Collect every line that includes the string "scene".

■ Data rows:
---*---
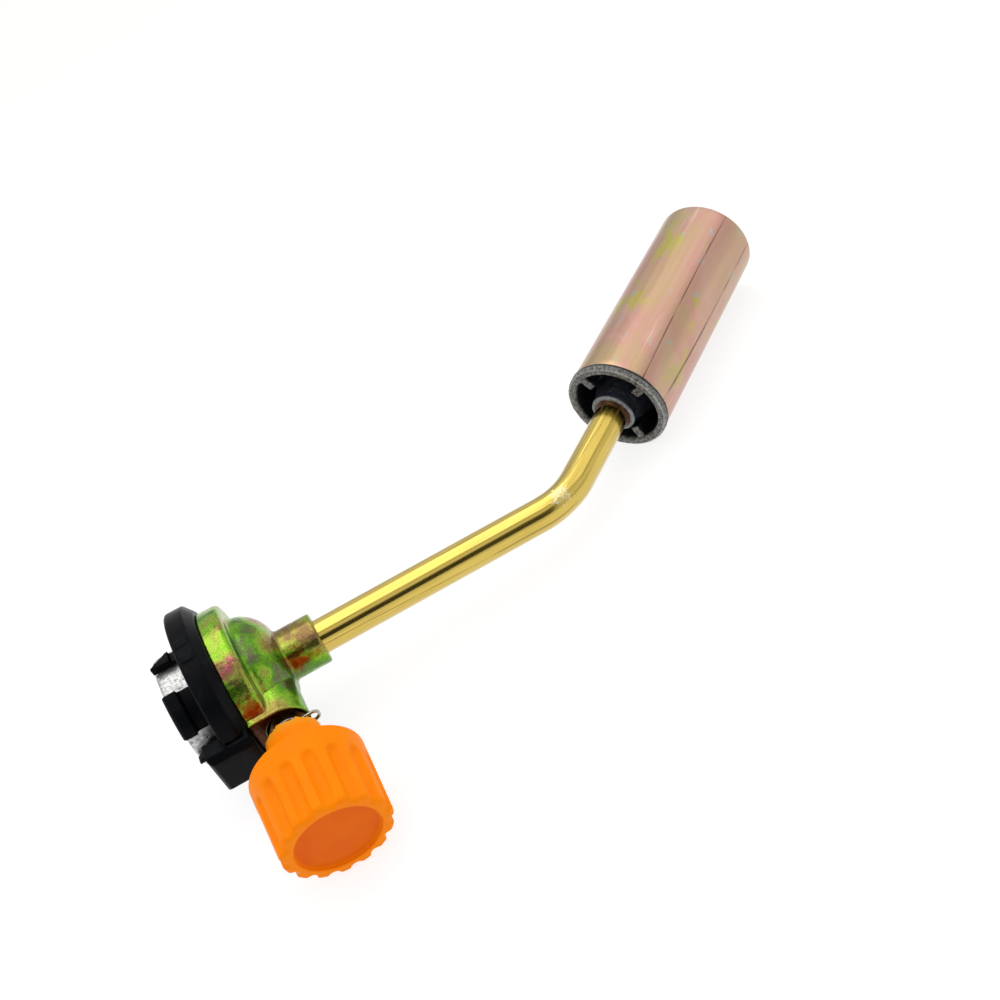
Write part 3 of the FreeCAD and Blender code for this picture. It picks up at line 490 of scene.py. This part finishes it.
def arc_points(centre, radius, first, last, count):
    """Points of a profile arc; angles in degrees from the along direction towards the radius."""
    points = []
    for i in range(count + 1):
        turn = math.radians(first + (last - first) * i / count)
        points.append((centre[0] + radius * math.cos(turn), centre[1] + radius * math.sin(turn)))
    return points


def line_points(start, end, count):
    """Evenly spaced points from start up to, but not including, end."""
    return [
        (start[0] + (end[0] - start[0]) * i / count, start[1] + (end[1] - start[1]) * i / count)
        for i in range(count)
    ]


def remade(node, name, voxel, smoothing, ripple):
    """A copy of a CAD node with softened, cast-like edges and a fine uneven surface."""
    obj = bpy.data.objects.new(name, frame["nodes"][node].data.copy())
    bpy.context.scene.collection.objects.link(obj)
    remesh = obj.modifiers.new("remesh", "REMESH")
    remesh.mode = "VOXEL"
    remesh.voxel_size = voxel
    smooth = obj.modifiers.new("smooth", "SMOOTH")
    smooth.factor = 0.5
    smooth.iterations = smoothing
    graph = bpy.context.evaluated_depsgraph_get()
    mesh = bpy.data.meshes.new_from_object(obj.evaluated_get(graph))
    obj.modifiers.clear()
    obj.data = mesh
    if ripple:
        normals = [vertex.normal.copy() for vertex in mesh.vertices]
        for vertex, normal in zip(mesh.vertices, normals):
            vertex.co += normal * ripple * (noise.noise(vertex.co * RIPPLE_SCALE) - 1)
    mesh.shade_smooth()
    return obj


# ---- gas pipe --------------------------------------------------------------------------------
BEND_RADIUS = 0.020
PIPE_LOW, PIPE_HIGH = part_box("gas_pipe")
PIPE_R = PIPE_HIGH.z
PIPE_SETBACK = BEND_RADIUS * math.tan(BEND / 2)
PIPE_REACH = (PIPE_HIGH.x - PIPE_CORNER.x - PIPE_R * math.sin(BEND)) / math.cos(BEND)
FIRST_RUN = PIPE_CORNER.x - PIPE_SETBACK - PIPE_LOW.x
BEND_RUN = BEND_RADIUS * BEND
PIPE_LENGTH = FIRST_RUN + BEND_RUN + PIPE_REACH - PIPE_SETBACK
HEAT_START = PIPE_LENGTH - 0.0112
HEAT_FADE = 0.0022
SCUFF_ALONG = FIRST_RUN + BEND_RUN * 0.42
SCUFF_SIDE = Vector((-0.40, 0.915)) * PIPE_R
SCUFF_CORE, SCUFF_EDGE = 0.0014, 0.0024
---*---
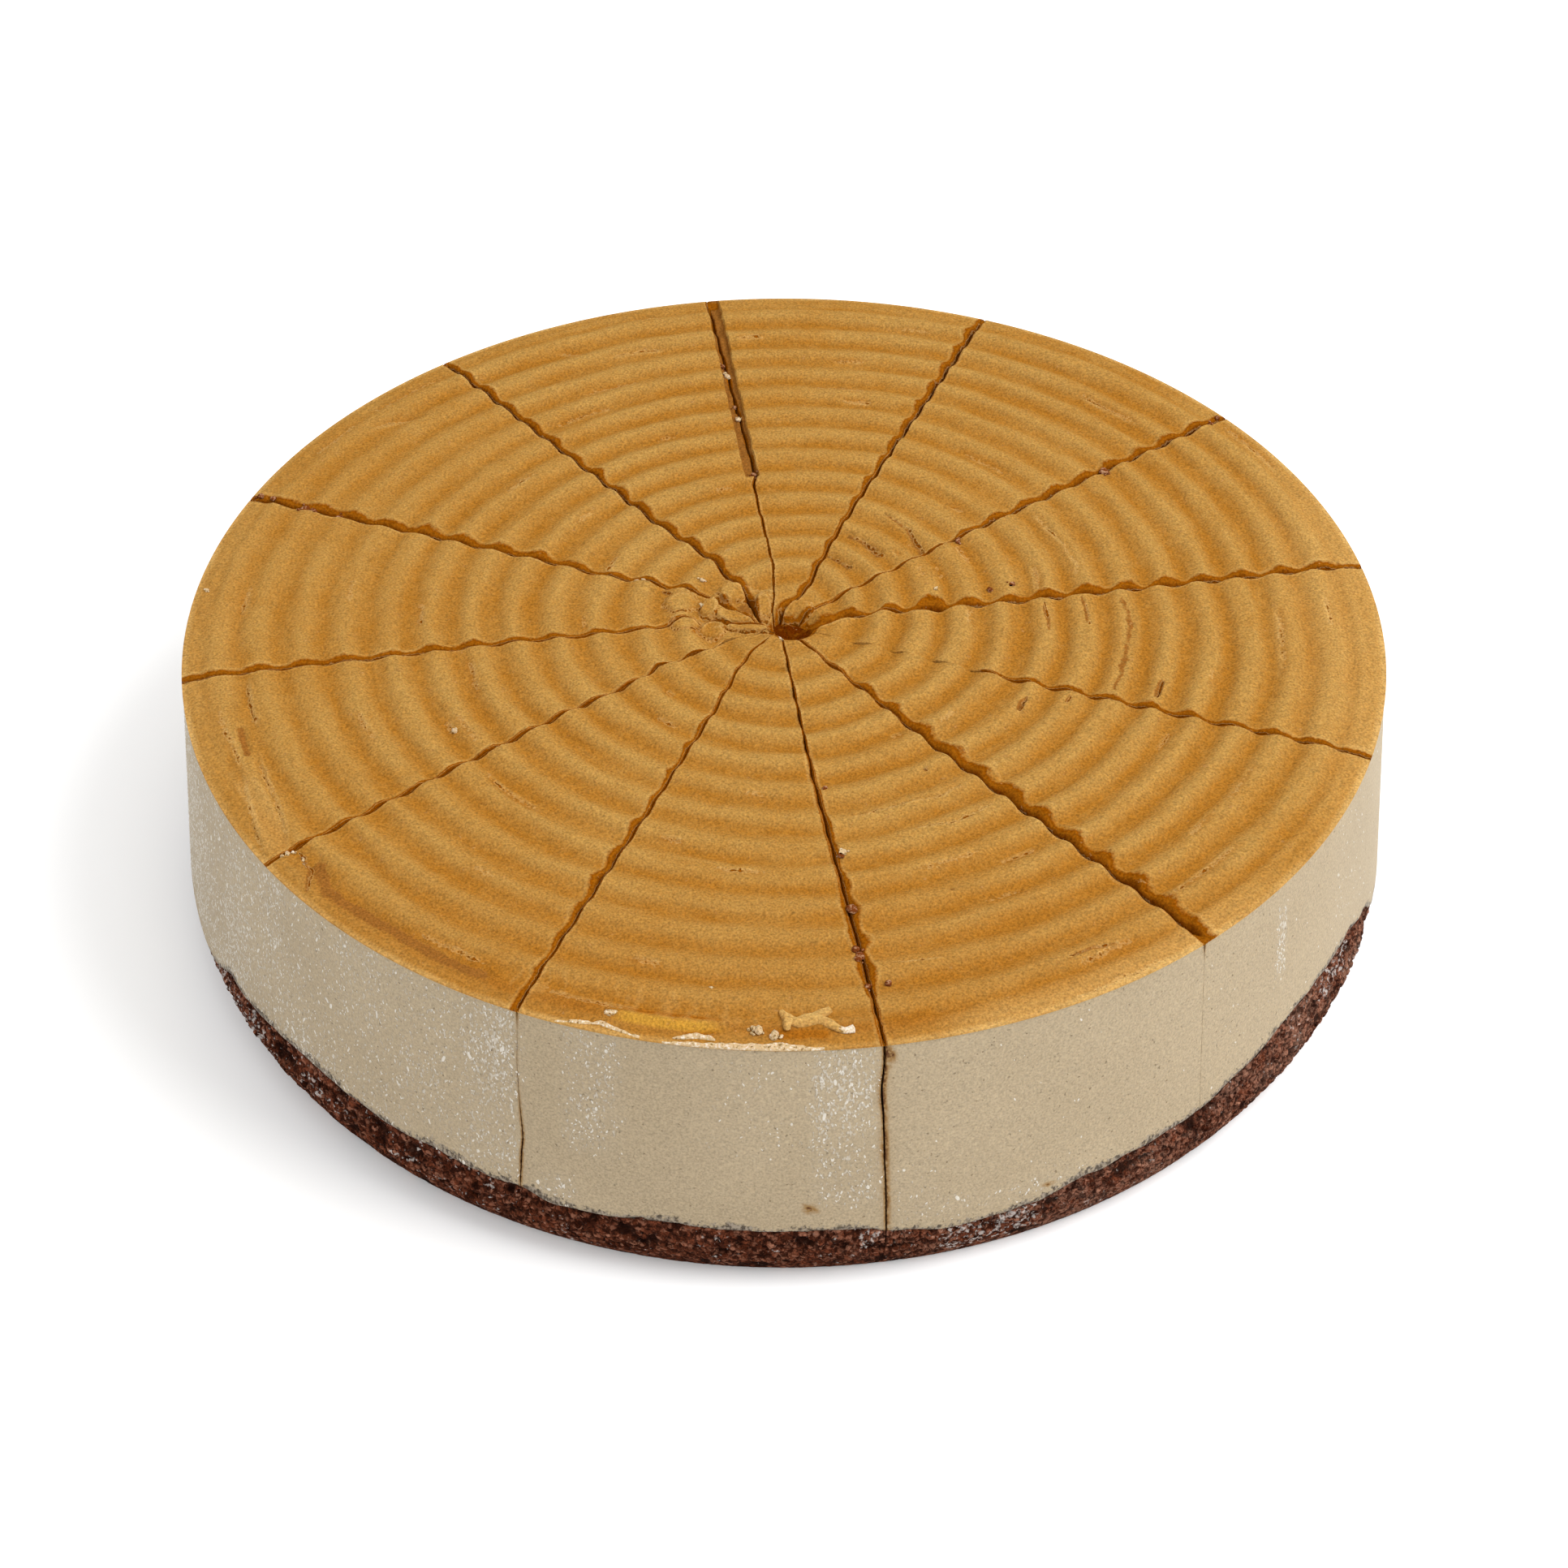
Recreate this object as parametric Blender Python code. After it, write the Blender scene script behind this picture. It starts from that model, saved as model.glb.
---*---
■ Result for this exercise:
Write part 3 of the FreeCAD and Blender code for this picture. It picks up at line 490 of scene.py. This part finishes it.
    bpy.context.scene.collection.objects.link(obj)
Recreate this object as parametric Blender Python code. After it, write the Blender scene script behind this picture. It starts from that model, saved as model.glb.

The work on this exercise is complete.